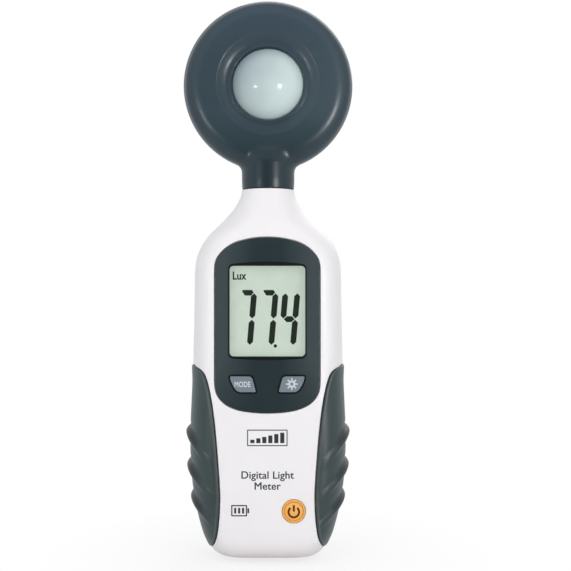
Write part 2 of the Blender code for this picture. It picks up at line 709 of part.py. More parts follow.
def build_rear_case():
    shell = case_shell("rear_case", False)
    for x, z in CASE_SCREWS:
        join(shell, rod("boss", 3.5, x, z, (0.4, 15.6), WHITE, 14))
        cut(shell, rod("counterbore", 2.9, x, z, (CASE_SCREW_SEAT, 30), WHITE, 16),
            rod("hole", CASE_SCREW_HOLE, x, z, (-5, 12), WHITE, 12))
    join(shell, box("compartment", (-BOX_HALF_WIDTH, BOX_HALF_WIDTH), (-4.2, 16.9), BOX_Z, WHITE))
    room_half = BOX_HALF_WIDTH - BOX_WALL
    doorway_half = DOOR_HALF_WIDTH + GAP
    cut(shell,
        box("room", (-room_half, room_half), (-3.2, 15.35),
            (BOX_Z[0] + BOX_WALL, BOX_Z[1] - BOX_WALL), WHITE),
        box("doorway", (-doorway_half, doorway_half), (14.9, 25),
            (HINGE_Z - HINGE_RADIUS - GAP, DOOR_TOP + GAP), WHITE),
        box("wire_slot", (-5, 5), (4, 8), (66, 75), WHITE),
        cylinder("pin_holes", 0.75, (-16.8, 16.8), (0, HINGE_Y, HINGE_Z), "x", WHITE, 12))


# ---------------------------------------------------------------- battery door
def build_battery_door():
    # side view (y, z): two top corners, then the round of the hinge
    outline = [(15.3, DOOR_TOP), (17.65, DOOR_TOP)]
    for angle in range(0, 181, 30):
        turn = math.radians(angle)
        outline.append((HINGE_Y + HINGE_RADIUS * math.cos(turn),
                        HINGE_Z - HINGE_RADIUS * math.sin(turn)))
    left, right = ([(x, y, z) for y, z in outline] for x in (-DOOR_HALF_WIDTH, DOOR_HALF_WIDTH))
    door = extrude("battery_door", left, right, WHITE)
    join(door, cylinder("pin", 0.65, (-16.4, 16.4), (0, HINGE_Y, HINGE_Z), "x", WHITE, 12))
    # finger recess by the latch, and the latch's own tongue inside the top edge
    cut(door, cylinder("finger", 5.6, (-8, 8), (0, 22.4, 60.8), "x", WHITE))
    join(door, box("tongue", (-4, 4), (13.4, 15.8), (63.4, 64.9), WHITE))


# ---------------------------------------------------------------- battery, its snap connector and leads
TERMINAL_Y = 5.8
TERMINALS = [(-6.35, 2.9, 6), (6.35, 2.6, 14)]      # x, radius, sides
TERMINAL_CLEARANCE = 0.35


def build_battery():
    battery = box("battery_9v", (-13.2, 13.2), (-2.9, 14.5), (16.2, 61.8), BATTERY)
    bevel = battery.modifiers.new("round", "BEVEL")
    bevel.width = 1.2 * MM
    bevel.segments = 2
    bevel.limit_method = "ANGLE"
    battery.data = evaluated_mesh(battery)
    battery.modifiers.clear()
    join(battery, *[cylinder("terminal", radius, (61, 64.2), (x, TERMINAL_Y, 0), "z", STEEL, sides)
                    for x, radius, sides in TERMINALS])


def build_battery_snap():
    snap = box("battery_snap", (-12.8, 12.8), (-0.4, 12.0), (62.2, 67.4), BLACK)
    cut(snap, *[cylinder("socket", radius + TERMINAL_CLEARANCE, (60, 64.8), (x, TERMINAL_Y, 0),
                         "z", BLACK, sides) for x, radius, sides in TERMINALS])
    for name, x, mat in (("battery_lead_red", -2.6, RED), ("battery_lead_black", 2.6, BLACK)):
        path = [(x, 6, 67.7), (x, 6, 72.5), (x, 1.5, 76.5), (x, -3.6, 78.5)]
        tube(name, path, 0.7, mat, steps=4)


# ---------------------------------------------------------------- sensor head shells
HEAD_CENTRE = (0, 0, HEAD_Z)
HUB_RADIUS = 6.2
HUB_BORE = HUB_RADIUS + GAP     # bore round the swivel hub
HUB_TOP_FLANGE = 138.6          # underside of the hub's upper flange

# (radius from the disc's centre, distance from the parting plane)
# front shell: from the dome's seat out to the rim, then back in along the inside
HEAD_FRONT = [(13.25, 4.45), (13.25, 5.75), (13.6, 5.95), (14.4, 5.95), (14.8, 5.5),
              (16.4, 6.05), (18.0, 7.05), (18.7, 7.55), (19.2, 7.7), (20.0, 7.65), (22.5, 7.65),
              (24.8, 7.55), (26.4, 7.15), (28.0, 6.35), (29.3, 5.2), (30.4, 3.7), (31.05, 2.0),
              (HEAD_RADIUS, HALF_GAP),
              (29.6, HALF_GAP), (29.1, 2.6), (27.9, 4.3), (26.0, 5.5), (24.0, 5.9),
              (20.3, 5.9), (18.6, 5.1), (16.9, 4.45)]
# rear shell: from the rim in to the centre, then back out along the inside
HEAD_BACK = [(HEAD_RADIUS, HALF_GAP), (31.05, 2.0), (30.3, 3.8), (29.0, 5.4), (27.2, 6.7),
             (25.0, 7.5), (22.0, 7.8), (0, 7.8),
             (0, 6.0), (21.8, 6.0), (24.6, 5.6), (27.0, 4.5), (28.8, 2.6), (29.6, HALF_GAP)]
# neck sections: level, half width, depth in front, depth behind
NECK = [(JOINT_Z + HALF_GAP, NECK_RADIUS, NECK_RADIUS, NECK_RADIUS), (138.5, 9.9, 9.75, 9.75),
        (141.0, 10.3, 9.85, 9.85), (142.4, 10.9, 9.8, 9.8), (143.5, 11.7, 9.7, 9.7),
        (144.5, 12.8, 9.5, 9.5), (145.6, 14.2, 9.25, 9.25), (147.3, 12.6, 8.75, 8.8),
        (149.5, 10.5, 8.0, 8.2), (151.5, 8.0, 7.3, 7.4)]


def neck_solid(front):
    """Half of the neck, in front of or behind the parting plane."""
    spans = 12
    cols = spans + 1
    points = []
    for z, width, depth_front, depth_back in NECK:
        depth = depth_front if front else depth_back
        # rounded like a cylinder low down, drawn to a soft point sideways where it flares
        power = 2 / (2.0 - 0.55 * smoothstep(141, 145.6, z))
        for j in range(cols):
            turn = math.pi * j / spans
            cosine = math.cos(turn)
            x = width * math.copysign(abs(cosine) ** power, cosine)
            y = max(HALF_GAP, depth * abs(math.sin(turn)) ** power)
            points.append(Vector((x, -y if front else y, z)))
    faces = []
    last = len(NECK) - 1
    for i in range(last):
        low, high = i * cols, (i + 1) * cols
        for j in range(spans):
            faces.append((low + j, low + j + 1, high + j + 1, high + j))
        faces.append((low, high, high + spans, low + spans))
    faces.append(tuple(range(cols)))
    faces.append(tuple(last * cols + j for j in range(cols)))
    return make("neck", points, faces, DARK)


def head_shell(name, profile, front):
    """Disc shell and half neck, bored for the swivel hub and its cable."""
    shell = lathe(name, profile, HEAD_CENTRE, "-y" if front else "y", DARK, 36)
    join(shell, neck_solid(front))
    flange_room = HUB_TOP_FLANGE - GAP
    bore = [(0, 134), (HUB_BORE, 134), (HUB_BORE, flange_room), (7.75, flange_room),
            (7.75, 141.4), (0, 141.4)]
    passage = lathe("bore", bore, (0, 0, 0), "z", DARK)
    join(passage, box("cable_way", (-5.0, 5.0), (-3.2, 5.2), (140.5, 152.6), DARK))
    cut(shell, passage)
    return shell


def build_head_front():
    shell = head_shell("head_front_shell", HEAD_FRONT, True)
    for x, z in HEAD_SCREWS:
        join(shell, rod("boss", 2.2, x, z, (-6.6, -0.3), DARK, 12))
        cut(shell, rod("hole", HEAD_SCREW_HOLE, x, z, (-4.4, 3), DARK, 12))


def build_head_rear():
    shell = head_shell("head_rear_shell", HEAD_BACK, False)
    for x, z in HEAD_SCREWS:
        join(shell, rod("boss", 3.1, x, z, (0.3, 6.9), DARK, 14))
        cut(shell, rod("counterbore", HEAD_SCREW["head_radius"] + GAP, x, z,
                       (HEAD_SCREW_SEAT, 20), DARK, 14),
            rod("hole", HEAD_SCREW_HOLE, x, z, (-9, 10), DARK, 12))


# ---------------------------------------------------------------- optics, in order from the front
DOME_RADIUS = 12.75
DOME_RISE = 9.2             # how far the dome rises above its base
DOME_BASE = 4.1             # distance of the base in front of the parting plane
DOME_WALL = 1.6
DOME_BORE = 11.2            # radius of the opening behind the dome


def dome_arc(radius, centre, rim, steps):
    """Profile points of a spherical cap, from its rim to its apex."""
    opening = math.asin(rim / radius)
    turns = [opening * (1 - k / steps) for k in range(steps)]
    points = [(radius * math.sin(turn), centre + radius * math.cos(turn)) for turn in turns]
    return points + [(0, centre + radius)]


def build_dome():
    sphere = (DOME_RADIUS**2 + DOME_RISE**2) / (2 * DOME_RISE)
    centre = DOME_BASE + DOME_RISE - sphere
    outer = dome_arc(sphere, centre, DOME_RADIUS, 6)
    inner = dome_arc(sphere - DOME_WALL, centre, DOME_BORE, 4)[::-1]
    profile = [(14.9, 2.8), (14.9, 4.15)] + outer + inner + [(DOME_BORE, 2.8)]
    lathe("diffuser_dome", profile, HEAD_CENTRE, "-y", OPAL, 28)


def build_sensor():
    ring("dome_ring", (11.6, 16.6), (1.0, 2.5), HEAD_CENTRE, "-y", BLACK, 28)
    # (radius, distance in front of the parting plane), with a ledge under the filter
    holder = [(4.2, 1.2), (4.2, 1.7), (5.6, 1.7), (5.6, 3.5), (6.8, 3.5), (6.8, -0.9),
              (5.6, -0.9), (5.6, 1.2)]
    lathe("filter_holder", holder, HEAD_CENTRE, "-y", BLACK, 20)
    cylinder("colour_filter", 5.3, (2.0, 3.1), HEAD_CENTRE, "-y", FILTER, 20)
    cylinder("photodiode", 4.3, (-0.9, 0.9), HEAD_CENTRE, "-y", STEEL, 18)
    cylinder("sensor_pcb", 13.0, (-2.8, -1.2), HEAD_CENTRE, "-y", PCB, 24)


def build_sensor_cables():
    """The cable up through the swivel, and the lead from its lower end to the main board."""
    radius = 1.2
    cable = [(0, 0, 118.2), (0, 0, 135), (0, 0, 150), (0, 2.0, 156), (0, 2.0, 160.1)]
    lead = [(0, 0, 117.6), (0, -1.0, 114.6), (0, -2.7, 112.6), (0, -2.7, 110.4)]
    tube("sensor_cable", cable, radius, BLACK, steps=3)
    tube("sensor_lead", lead, radius, BLACK, steps=3)


# ---------------------------------------------------------------- swivel in the neck, on the Z axis
def build_swivel():
    origin = (0, 0, 0)
    low, high = HUB_FLANGE_Z
    bore = 3.6
    # (radius, z): a sleeve with a flange at each end
    hub_profile = [(bore, low), (8.2, low), (8.2, high), (HUB_RADIUS, high),
                   (HUB_RADIUS, HUB_TOP_FLANGE), (7.4, HUB_TOP_FLANGE), (7.4, 141.0),
                   (bore, 141.0)]
    hub = lathe("swivel_hub", hub_profile, origin, "z", POM, 28)
    # the lug is a hair thinner than the flange so that no faces coincide
    join(hub, box("lug", (-2.0, 2.0), (7.0, 10.2), (low + 0.02, high - 0.02), POM))
    bush_profile = [(HUB_BORE, 124.0), (9.2, 124.0), (9.2, 125.4), (7.05, 125.4),
                    (7.05, 134.4), (HUB_BORE, 134.4)]
    lathe("swivel_bush", bush_profile, origin, "z", NATURAL, 28)
    ring("friction_washer", (6.6, 8.2), (122.7, 123.7), origin, "z", STEEL, 24)


# ---------------------------------------------------------------- origins of the moving pieces
ORIGINS = {
    "battery_door": (0, HINGE_Y, HINGE_Z),
    "head_front_shell": (0, 0, JOINT_Z),
    "head_rear_shell": (0, 0, JOINT_Z),
    "mode_key": (-SMALL_KEY_X, SMALL_KEY_FRONT, SMALL_KEY_Z),
    "backlight_key": (SMALL_KEY_X, SMALL_KEY_FRONT, SMALL_KEY_Z),
    "power_key": (POWER_KEY_X, POWER_KEY_FRONT, POWER_KEY_Z),
}


def set_origins():
    for name, point in ORIGINS.items():
        piece = bpy.data.objects[name]
        place = Vector([c * MM for c in point])
        piece.data.transform(Matrix.Translation(-place))
        piece.location = place
    bpy.context.view_layer.update()


build_front_case()
build_rear_case()
build_grips()
build_bezel()
build_display()
build_small_key("mode", MODE_KEY, -SMALL_KEY_X)
build_small_key("backlight", BACKLIGHT_KEY, SMALL_KEY_X)
build_power_key()
build_main_board()
build_board_parts()
build_screws()
build_battery_door()
build_battery()
build_battery_snap()
build_head_front()
build_head_rear()
build_dome()
build_sensor()
build_sensor_cables()
build_swivel()
set_origins()
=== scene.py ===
"""Looks of the handheld light meter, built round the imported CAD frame. Sizes below are in millimetres."""
import json
import math

import bmesh
import bpy
import numpy as np
from mathutils import Matrix, Vector


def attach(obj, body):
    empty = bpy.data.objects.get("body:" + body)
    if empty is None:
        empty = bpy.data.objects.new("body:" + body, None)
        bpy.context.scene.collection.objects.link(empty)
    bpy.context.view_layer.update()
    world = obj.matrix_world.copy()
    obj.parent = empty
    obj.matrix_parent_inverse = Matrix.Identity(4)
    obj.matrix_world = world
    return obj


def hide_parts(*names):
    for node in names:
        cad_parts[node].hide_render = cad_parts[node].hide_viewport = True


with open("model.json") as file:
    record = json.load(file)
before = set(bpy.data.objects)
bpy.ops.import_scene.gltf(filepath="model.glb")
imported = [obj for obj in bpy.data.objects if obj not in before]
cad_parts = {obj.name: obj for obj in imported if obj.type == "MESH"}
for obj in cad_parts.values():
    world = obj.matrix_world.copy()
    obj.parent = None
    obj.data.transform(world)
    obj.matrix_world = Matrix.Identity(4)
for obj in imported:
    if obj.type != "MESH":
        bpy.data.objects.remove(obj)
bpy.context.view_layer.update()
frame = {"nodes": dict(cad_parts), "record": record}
nodes = frame["nodes"]
MM = 0.001
GAP = 0.3
Z_JOINT = 135.1
HEAD_Z = 173.6
HEAD_R = 31.3
DOME_R = 12.75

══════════

**WHAT YOU WILL DO**
Set down exactly the lines from the line that contains "for node in" to the line that contains "in imported if", both lines included, and nothing more.

**SOLUTION**
    for node in names:
        cad_parts[node].hide_render = cad_parts[node].hide_viewport = True


with open("model.json") as file:
    record = json.load(file)
before = set(bpy.data.objects)
bpy.ops.import_scene.gltf(filepath="model.glb")
imported = [obj for obj in bpy.data.objects if obj not in before]
cad_parts = {obj.name: obj for obj in imported if obj.type == "MESH"}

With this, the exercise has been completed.